Friday, February 18, 2011

Which Marketing Model is Right for You?



A client sent me Adam Urbanski's blog post, "Outer Circle Marketing Target Exposed," and asked my opinion on it. Here's what I said:

Neither marketing model is wrong, and both offer you insights into creating a marketing strategy that will work for your business.

By the way, NONE of these ideas and models are new; we've been talking about these concepts in marketing classes for decades. Let me explain…

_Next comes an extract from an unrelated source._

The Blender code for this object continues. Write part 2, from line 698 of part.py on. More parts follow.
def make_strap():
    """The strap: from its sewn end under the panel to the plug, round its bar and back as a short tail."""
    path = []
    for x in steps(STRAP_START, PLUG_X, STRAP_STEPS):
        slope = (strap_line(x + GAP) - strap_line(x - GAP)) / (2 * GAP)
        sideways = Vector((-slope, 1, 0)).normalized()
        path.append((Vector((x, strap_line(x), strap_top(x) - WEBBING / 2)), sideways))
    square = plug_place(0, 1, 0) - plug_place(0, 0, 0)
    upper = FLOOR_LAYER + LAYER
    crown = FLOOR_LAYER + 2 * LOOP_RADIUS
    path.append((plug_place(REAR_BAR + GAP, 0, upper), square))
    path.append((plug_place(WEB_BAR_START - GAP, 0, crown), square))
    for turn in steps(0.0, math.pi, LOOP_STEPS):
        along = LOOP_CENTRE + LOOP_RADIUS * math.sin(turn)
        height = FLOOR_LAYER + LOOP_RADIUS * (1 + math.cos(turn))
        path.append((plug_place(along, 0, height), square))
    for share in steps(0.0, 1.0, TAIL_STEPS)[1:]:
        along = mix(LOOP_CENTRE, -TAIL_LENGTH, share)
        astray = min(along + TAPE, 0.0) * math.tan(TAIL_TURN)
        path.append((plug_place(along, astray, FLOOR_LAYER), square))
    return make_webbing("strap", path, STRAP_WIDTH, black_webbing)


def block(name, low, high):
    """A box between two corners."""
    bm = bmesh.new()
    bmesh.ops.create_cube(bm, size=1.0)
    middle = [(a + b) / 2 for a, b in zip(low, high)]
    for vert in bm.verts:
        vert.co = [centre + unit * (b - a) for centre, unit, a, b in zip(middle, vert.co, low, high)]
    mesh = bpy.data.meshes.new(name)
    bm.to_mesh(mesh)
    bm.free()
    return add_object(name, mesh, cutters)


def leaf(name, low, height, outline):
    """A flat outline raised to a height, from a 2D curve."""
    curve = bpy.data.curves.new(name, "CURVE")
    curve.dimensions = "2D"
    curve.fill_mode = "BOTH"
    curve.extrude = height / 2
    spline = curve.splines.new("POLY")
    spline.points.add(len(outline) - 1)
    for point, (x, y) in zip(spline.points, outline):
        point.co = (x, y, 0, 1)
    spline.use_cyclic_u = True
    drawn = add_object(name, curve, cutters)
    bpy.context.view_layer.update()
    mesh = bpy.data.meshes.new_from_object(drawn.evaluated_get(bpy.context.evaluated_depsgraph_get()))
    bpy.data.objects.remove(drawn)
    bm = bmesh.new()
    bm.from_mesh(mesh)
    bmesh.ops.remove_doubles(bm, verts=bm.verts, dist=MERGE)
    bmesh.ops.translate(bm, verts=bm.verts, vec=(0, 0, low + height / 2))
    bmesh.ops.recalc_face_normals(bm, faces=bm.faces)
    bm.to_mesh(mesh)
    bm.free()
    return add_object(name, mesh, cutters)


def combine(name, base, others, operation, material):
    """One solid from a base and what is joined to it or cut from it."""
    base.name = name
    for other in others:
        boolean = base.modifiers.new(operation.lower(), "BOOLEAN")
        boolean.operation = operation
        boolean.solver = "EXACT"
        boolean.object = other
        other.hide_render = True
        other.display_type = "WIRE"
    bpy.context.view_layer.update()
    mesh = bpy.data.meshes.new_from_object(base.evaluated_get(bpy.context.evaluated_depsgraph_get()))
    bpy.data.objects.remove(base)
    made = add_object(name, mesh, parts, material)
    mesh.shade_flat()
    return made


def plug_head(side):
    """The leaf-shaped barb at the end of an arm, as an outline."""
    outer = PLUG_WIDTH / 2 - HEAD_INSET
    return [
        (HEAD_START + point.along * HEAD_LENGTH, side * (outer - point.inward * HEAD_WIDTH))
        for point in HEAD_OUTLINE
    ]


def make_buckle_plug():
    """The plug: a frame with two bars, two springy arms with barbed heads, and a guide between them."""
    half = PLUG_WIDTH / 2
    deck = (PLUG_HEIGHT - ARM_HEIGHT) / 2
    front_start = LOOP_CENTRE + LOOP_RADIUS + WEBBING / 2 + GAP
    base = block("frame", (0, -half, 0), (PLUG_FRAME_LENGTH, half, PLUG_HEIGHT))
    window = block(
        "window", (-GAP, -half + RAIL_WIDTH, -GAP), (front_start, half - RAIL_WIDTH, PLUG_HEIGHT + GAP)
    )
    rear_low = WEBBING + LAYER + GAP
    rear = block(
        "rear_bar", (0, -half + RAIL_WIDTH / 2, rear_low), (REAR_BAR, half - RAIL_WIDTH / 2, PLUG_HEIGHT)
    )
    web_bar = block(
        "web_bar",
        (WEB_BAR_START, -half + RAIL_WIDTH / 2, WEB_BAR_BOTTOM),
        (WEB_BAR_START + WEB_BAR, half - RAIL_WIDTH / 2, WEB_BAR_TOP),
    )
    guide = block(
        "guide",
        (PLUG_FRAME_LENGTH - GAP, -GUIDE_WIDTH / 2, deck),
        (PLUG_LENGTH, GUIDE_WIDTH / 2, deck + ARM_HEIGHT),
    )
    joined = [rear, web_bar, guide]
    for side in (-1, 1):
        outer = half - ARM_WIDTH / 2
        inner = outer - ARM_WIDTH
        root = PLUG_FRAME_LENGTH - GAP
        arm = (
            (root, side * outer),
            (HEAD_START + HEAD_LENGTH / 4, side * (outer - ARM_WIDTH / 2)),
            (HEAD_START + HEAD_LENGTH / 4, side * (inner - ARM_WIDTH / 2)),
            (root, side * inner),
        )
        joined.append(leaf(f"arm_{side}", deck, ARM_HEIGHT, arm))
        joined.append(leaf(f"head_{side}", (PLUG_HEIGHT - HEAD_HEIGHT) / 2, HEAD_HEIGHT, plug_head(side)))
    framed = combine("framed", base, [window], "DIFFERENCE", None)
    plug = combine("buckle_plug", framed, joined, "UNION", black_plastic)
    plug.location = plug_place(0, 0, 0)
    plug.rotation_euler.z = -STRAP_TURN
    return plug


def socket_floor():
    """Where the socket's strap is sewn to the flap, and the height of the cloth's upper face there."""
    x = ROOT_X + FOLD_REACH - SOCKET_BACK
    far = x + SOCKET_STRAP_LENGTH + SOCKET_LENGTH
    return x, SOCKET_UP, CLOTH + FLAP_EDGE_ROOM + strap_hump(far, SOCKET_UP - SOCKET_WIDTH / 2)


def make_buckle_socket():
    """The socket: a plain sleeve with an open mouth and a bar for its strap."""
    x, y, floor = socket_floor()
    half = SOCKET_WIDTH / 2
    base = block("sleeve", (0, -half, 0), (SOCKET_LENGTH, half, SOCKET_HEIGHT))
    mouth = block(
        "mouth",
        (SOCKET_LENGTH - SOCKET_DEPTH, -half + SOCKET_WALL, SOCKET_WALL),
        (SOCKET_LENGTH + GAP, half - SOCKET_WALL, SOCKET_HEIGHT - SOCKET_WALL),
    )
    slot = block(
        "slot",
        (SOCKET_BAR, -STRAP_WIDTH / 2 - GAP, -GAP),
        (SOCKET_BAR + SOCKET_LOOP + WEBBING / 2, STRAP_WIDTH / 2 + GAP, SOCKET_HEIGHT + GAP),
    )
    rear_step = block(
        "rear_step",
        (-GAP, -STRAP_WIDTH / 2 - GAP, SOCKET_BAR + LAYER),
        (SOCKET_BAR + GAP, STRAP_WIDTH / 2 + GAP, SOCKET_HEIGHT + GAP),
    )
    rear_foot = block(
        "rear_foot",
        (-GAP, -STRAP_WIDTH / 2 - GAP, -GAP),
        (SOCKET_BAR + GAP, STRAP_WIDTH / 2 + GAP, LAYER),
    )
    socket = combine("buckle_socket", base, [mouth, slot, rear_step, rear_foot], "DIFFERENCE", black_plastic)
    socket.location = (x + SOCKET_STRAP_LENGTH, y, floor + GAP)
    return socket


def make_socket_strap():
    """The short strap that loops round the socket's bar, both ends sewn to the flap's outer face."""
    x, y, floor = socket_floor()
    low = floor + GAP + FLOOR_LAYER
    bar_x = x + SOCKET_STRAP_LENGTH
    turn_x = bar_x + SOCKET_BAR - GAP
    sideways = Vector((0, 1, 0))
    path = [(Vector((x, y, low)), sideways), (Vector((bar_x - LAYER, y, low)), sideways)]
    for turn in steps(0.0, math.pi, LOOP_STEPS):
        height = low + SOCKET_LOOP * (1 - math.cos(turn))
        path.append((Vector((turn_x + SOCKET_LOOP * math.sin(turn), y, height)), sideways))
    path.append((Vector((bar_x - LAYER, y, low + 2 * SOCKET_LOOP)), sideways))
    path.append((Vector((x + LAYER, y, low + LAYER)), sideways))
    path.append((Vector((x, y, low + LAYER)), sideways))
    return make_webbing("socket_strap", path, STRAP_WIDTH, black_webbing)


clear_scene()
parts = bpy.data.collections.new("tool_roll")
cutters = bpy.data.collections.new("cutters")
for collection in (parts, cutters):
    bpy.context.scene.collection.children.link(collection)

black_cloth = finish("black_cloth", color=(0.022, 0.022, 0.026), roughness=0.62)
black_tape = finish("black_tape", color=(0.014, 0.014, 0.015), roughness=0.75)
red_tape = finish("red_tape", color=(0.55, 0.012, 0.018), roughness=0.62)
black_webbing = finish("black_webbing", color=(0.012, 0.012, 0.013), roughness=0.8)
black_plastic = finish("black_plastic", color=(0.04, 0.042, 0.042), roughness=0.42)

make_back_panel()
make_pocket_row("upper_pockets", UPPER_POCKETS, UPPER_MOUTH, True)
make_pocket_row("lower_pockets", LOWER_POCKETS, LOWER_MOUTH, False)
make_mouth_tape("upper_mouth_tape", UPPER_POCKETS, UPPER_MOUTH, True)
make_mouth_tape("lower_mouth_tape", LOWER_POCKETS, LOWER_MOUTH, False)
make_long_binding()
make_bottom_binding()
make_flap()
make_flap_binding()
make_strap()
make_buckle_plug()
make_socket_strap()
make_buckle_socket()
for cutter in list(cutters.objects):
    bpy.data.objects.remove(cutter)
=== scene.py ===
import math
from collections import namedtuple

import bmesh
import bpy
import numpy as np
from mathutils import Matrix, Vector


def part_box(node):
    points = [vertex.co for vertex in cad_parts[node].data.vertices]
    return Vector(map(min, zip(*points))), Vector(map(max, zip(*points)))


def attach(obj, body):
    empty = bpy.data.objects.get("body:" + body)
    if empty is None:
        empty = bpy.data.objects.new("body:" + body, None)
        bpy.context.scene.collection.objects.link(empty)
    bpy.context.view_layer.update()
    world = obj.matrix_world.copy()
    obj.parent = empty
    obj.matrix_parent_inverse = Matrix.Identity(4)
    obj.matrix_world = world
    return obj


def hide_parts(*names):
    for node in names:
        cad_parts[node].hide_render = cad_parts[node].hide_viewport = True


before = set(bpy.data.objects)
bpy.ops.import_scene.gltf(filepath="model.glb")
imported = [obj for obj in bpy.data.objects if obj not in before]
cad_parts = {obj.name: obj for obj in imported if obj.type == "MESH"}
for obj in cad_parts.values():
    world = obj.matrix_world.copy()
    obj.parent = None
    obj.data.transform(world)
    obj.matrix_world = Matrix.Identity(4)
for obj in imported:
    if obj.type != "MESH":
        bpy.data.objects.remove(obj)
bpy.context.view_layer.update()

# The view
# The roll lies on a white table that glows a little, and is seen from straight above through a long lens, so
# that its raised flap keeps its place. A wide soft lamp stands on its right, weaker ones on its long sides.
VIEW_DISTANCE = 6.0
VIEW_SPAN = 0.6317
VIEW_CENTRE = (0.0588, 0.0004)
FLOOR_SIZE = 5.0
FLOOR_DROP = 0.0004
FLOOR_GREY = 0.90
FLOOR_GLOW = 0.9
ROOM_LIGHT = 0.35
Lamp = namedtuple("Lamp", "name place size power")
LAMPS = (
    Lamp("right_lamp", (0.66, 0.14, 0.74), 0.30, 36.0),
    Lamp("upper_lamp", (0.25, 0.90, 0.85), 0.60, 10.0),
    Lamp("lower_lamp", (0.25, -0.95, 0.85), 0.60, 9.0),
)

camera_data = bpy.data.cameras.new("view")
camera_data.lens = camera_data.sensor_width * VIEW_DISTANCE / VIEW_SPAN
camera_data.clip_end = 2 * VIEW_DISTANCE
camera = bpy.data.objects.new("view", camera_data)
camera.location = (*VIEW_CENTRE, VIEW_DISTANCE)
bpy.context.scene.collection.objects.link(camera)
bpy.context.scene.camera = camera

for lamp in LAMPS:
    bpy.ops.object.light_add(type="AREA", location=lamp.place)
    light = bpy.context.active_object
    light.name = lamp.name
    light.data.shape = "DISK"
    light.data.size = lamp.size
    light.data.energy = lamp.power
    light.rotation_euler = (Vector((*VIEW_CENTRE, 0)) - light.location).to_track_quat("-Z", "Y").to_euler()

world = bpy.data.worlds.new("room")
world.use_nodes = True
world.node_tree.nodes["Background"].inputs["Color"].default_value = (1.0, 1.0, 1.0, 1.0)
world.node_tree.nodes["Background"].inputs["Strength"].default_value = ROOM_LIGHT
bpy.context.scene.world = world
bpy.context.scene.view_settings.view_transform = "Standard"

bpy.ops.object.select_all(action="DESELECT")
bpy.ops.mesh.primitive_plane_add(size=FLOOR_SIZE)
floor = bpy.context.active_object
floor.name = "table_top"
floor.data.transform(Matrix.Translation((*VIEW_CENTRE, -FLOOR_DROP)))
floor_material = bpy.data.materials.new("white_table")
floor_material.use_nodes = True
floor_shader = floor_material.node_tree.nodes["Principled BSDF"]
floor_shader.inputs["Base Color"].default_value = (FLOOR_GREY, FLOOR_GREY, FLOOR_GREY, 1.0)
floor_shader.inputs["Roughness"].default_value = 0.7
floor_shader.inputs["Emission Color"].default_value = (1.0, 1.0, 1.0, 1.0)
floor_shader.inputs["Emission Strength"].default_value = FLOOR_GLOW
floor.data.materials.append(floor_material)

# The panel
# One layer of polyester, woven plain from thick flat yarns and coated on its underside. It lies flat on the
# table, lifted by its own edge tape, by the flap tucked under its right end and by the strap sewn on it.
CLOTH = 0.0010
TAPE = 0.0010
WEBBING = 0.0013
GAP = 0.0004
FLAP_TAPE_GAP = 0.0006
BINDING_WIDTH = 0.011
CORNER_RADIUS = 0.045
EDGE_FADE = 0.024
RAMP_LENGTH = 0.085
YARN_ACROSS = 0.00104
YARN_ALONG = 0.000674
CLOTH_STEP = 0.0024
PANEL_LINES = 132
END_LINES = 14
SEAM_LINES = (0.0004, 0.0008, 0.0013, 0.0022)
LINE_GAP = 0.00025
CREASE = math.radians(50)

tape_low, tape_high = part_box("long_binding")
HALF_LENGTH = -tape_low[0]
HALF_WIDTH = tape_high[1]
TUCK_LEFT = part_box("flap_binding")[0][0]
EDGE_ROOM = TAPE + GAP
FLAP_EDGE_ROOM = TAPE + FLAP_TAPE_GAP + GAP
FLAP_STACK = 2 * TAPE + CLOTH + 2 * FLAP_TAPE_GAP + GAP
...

Whether you are using a bulls-eye target as your visual model or a funnel as your visual model, the concept is similar: you are going from a large audience (top of funnel, outer circle) of people towards a smaller audience of people.

Orange Funnel

In Adam's Outer Circle Marketing analogy, the picture that defines the model is a bulls-eye target. The outer circle represents the freebie offer you're giving away to introduce yourself to new prospects. The next circle in is your products: audio programs, ebooks, etc. The closer to the inside circle you get, the higher the price is for the service/product, and the more personal access you get to the service provider (coach, consultant, professional organizer, graphic artist, etc.)…the "inner circle."

In the Funnel Marketing analogy, the picture that defines the model is a funnel, but there are two different funnels you need to be aware of.

* The marketing/sales funnel (aka "sales pipeline") is the movement of a person from "not knowing me at all" to "purchasing from me" to "a raving fan who talks about me to others." It's a completely different animal from a product/service funnel. The marketing/sales funnel allows you to choose the right marketing techniques for the audience you're targeting. For instance, I use different marketing techniques with someone who has already hired me as a small business coach, and other marketing techniques with a stranger I meet when I'm giving a speech at a national conference.
* The product/service funnel allows you to have an array of offerings to serve the many types of people who might purchase from you, all at different price points. You've heard of this as multiple streams of income.

I see Adam's bulls-eye model and the product/service funnel model as essentially the same thing. Instead of seeing them as individual, distinct models, think of these models as ways to cover all your bases, in terms of:

* Determining whether the person knows enough about you and your products/services to be ready to purchase from you
* Determining where the person is in their decision-making process
* Price of products/services to allow for multiple streams of income across all price-points
* A customer's preferred method of receiving help/information (reading, listening, taking a class, doing a project, joining a group, working privately one-on-one)
* Making personal, one-on-one contact with you is the most expensive offering
* Having a way to capture contact information (and give them something free in return for that email address) so that you can do more targeted, long-term email marketing to the prospect

The sales/marketing funnel model really doesn't captures those people who are predisposed to purchase from you because they were referred by someone they trust. I've had lots of coaching/consulting clients buy my 90-day, one-on-one program without ever having been on my mailing list at all, but instead having heard great things about me from a fan. I've also had people on my mailing list for FIVE years who finally decide to take a teleclass with me. As long as your marketing strategy allows people to enter your product/service mix at any point they want, it's a viable strategy.

Note: I go into more detail about these models, and how to choose the right marketing technique for the right model phase in my Marketing Planning class, which will be offered again this year.

Take some time to learn more about these models, understand how the audience participates in them, then create a model for your own business. It will give you clarity and insight, and allow you do plan your marketing in a more powerful and effective way.